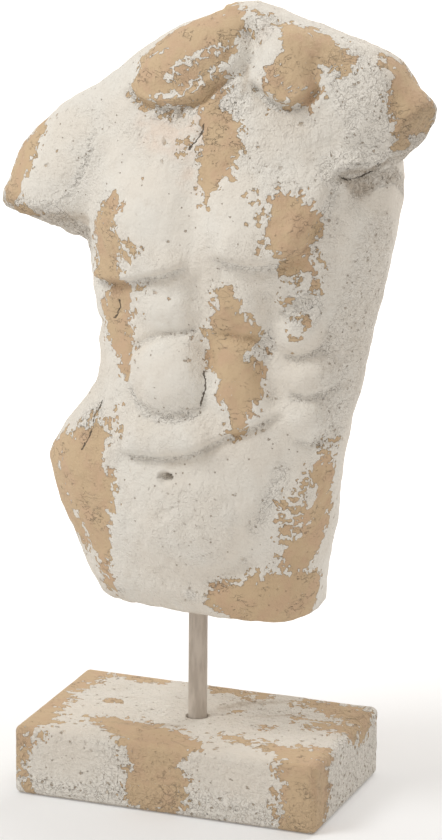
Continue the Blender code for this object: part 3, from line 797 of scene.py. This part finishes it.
# %% A mesh from a grid
def closed_skin(name, grid, fields):
    """A mesh of quads from a grid that closes round u; its first and last rows are points."""
    rows, n = grid.shape[:2]
    count = (rows - 2) * n + 2
    ring = 1 + np.arange(count - 2).reshape(rows - 2, n)
    after = np.roll(ring, -1, 1)
    quads = np.stack([ring[:-1], after[:-1], after[1:], ring[1:]], -1).reshape(-1, 4)
    under = np.stack([np.zeros(n, int), after[0], ring[0]], -1)
    over = np.stack([ring[-1], after[-1], np.full(n, count - 1)], -1)

    def on_points(values):
        """The rows of the grid as one list of points, a single point for each pole."""
        return np.concatenate([values[:1, 0], values[1:-1].reshape(-1, *values.shape[2:]), values[-1:, 0]])

    mesh = bpy.data.meshes.new(name)
    mesh.from_pydata(on_points(grid).tolist(), [], quads.tolist() + under.tolist() + over.tolist())
    for field, values in fields.items():
        numbers = mesh.attributes.new(field, "FLOAT", "POINT")
        numbers.data.foreach_set("value", on_points(values.reshape(rows, n)).astype(np.float32))
    mesh.shade_smooth()
    print(name, "has", 2 * len(quads) + 2 * n, "triangles")
    return add_object(name, mesh)


torso = closed_skin("torso_skin", skin, {
    "bare": bare, "crumbly": crumbly, "netted": netted, "blush": blush, "grime_and_shade": grime_and_shade,
    "crack_side": crack_side, "crack": crack})

# %% [markdown]
# The block is cast like the torso and coated like it. Its skin is one surface as
# well: u runs round a rectangle with round corners, and v runs from the middle of
# the underside out to the edge, up the side, over the top edge and in over the top
# to the rod's hole, where it goes down the bore. On the top each ring is a share of
# the way from the rectangle to the rod's circle.

# %% The block
EDGE = 4.5                      # radius of the rounded edges, mm
LEAST_CORNER = 0.06 * EDGE      # radius that the outline's corners keep on the flat faces, mm
HOLE, HOLE_DEPTH = 6.6, 30.6
half_x, half_y, tall = (block_high - block_low) / MM * (0.5, 0.5, 1.0)
CORNER_STEPS, SHORT_STEPS, LONG_STEPS = 8, 84, 140
steps = [CORNER_STEPS, SHORT_STEPS, CORNER_STEPS, LONG_STEPS] * 2
knots = np.concatenate([[0], np.cumsum(steps)])
where = np.arange(knots[-1])
corner_x = np.array([1, 1, 1, 1, -1, -1, -1, -1, 1]) * (half_x - EDGE)
corner_y = np.array([-1, -1, 1, 1, 1, 1, -1, -1, -1]) * (half_y - EDGE)
centre = np.stack([np.interp(where, knots, corner_x), np.interp(where, knots, corner_y)], -1)
facing = np.radians(np.interp(where, knots, [-90, 0, 0, 90, 90, 180, 180, 270, 270]))
outward = np.stack([np.cos(facing), np.sin(facing)], -1)


def ring_at(inset, z, pull, radius):
    """Outline at an inset, a share `pull` of the way to a circle of `radius`, at height z."""
    outline = centre + np.maximum(EDGE - inset, LEAST_CORNER) * outward
    turn = np.arctan2(outline[:, 1], outline[:, 0])
    circle = radius * np.stack([np.cos(turn), np.sin(turn)], -1)
    flat = outline + (circle - outline) * pull
    return np.concatenate([flat, np.full((len(flat), 1), z)], 1)


bend = np.radians(np.linspace(0, 90, 7))
profile = ([(EDGE, 0.0, pull, 0.0) for pull in np.linspace(1, 0, 9)]
           + [(EDGE * (1 - np.sin(a)), EDGE * (1 - np.cos(a)), 0, 0) for a in bend[1:]]
           + [(0, z, 0, 0) for z in np.linspace(EDGE, tall - EDGE, 32)[1:-1]]
           + [(EDGE * (1 - np.cos(a)), tall - EDGE * (1 - np.sin(a)), 0, 0) for a in bend]
           + [(EDGE, tall, pull, HOLE) for pull in np.linspace(0, 1, 56)[1:]]
           + [(EDGE, tall - depth, 1, HOLE) for depth in (1.5, 15.0, HOLE_DEPTH)]
           + [(EDGE, tall - HOLE_DEPTH, 1, 0.0)])
block_form = np.stack([ring_at(*row) for row in profile])
block_points = block_form.reshape(-1, 3)
print("block of", block_form.shape[0], "rows and", block_form.shape[1], "columns")

# %% Where the block's coat is off
def within(chains):
    """Millimetres inside the nearest chain of balls, each (x, y, z, radius), tapering between two."""
    best = np.full(len(block_points), -40.0)
    for chain in chains:
        balls = np.array(chain if len(chain) > 1 else chain * 2, float)
        for a, b in zip(balls, balls[1:]):
            run = b[:3] - a[:3]
            t = np.clip((block_points - a[:3]) @ run / max(run @ run, 1e-9), 0.0, 1.0)
            far = far_off(block_points - a[:3] - t[:, None] * run)
            best = np.maximum(best, a[3] + (b[3] - a[3]) * t - far)
    return best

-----

> _Written task_: Please print the material above exactly as it appears, from its first line through the line containing "values[1:-1].reshape(-1, *values.shape[2:]), values[-1:, 0]])", inclusive, and stop there.

> _Reply to the exercise_:
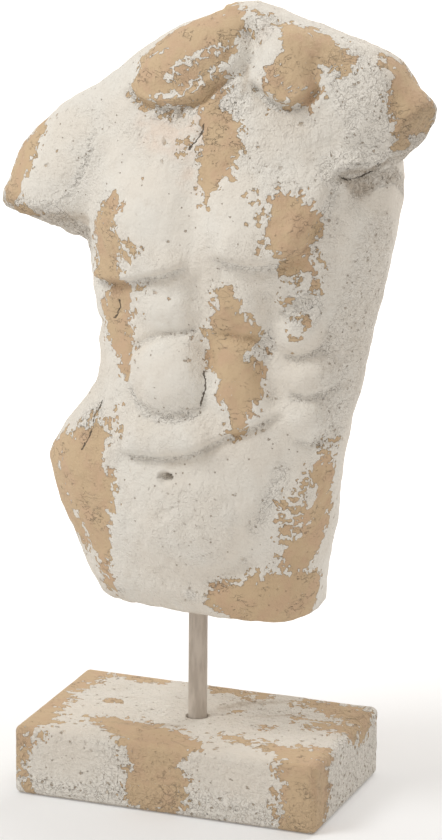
Continue the Blender code for this object: part 3, from line 797 of scene.py. This part finishes it.
# %% A mesh from a grid
def closed_skin(name, grid, fields):
    """A mesh of quads from a grid that closes round u; its first and last rows are points."""
    rows, n = grid.shape[:2]
    count = (rows - 2) * n + 2
    ring = 1 + np.arange(count - 2).reshape(rows - 2, n)
    after = np.roll(ring, -1, 1)
    quads = np.stack([ring[:-1], after[:-1], after[1:], ring[1:]], -1).reshape(-1, 4)
    under = np.stack([np.zeros(n, int), after[0], ring[0]], -1)
    over = np.stack([ring[-1], after[-1], np.full(n, count - 1)], -1)

    def on_points(values):
        """The rows of the grid as one list of points, a single point for each pole."""
        return np.concatenate([values[:1, 0], values[1:-1].reshape(-1, *values.shape[2:]), values[-1:, 0]])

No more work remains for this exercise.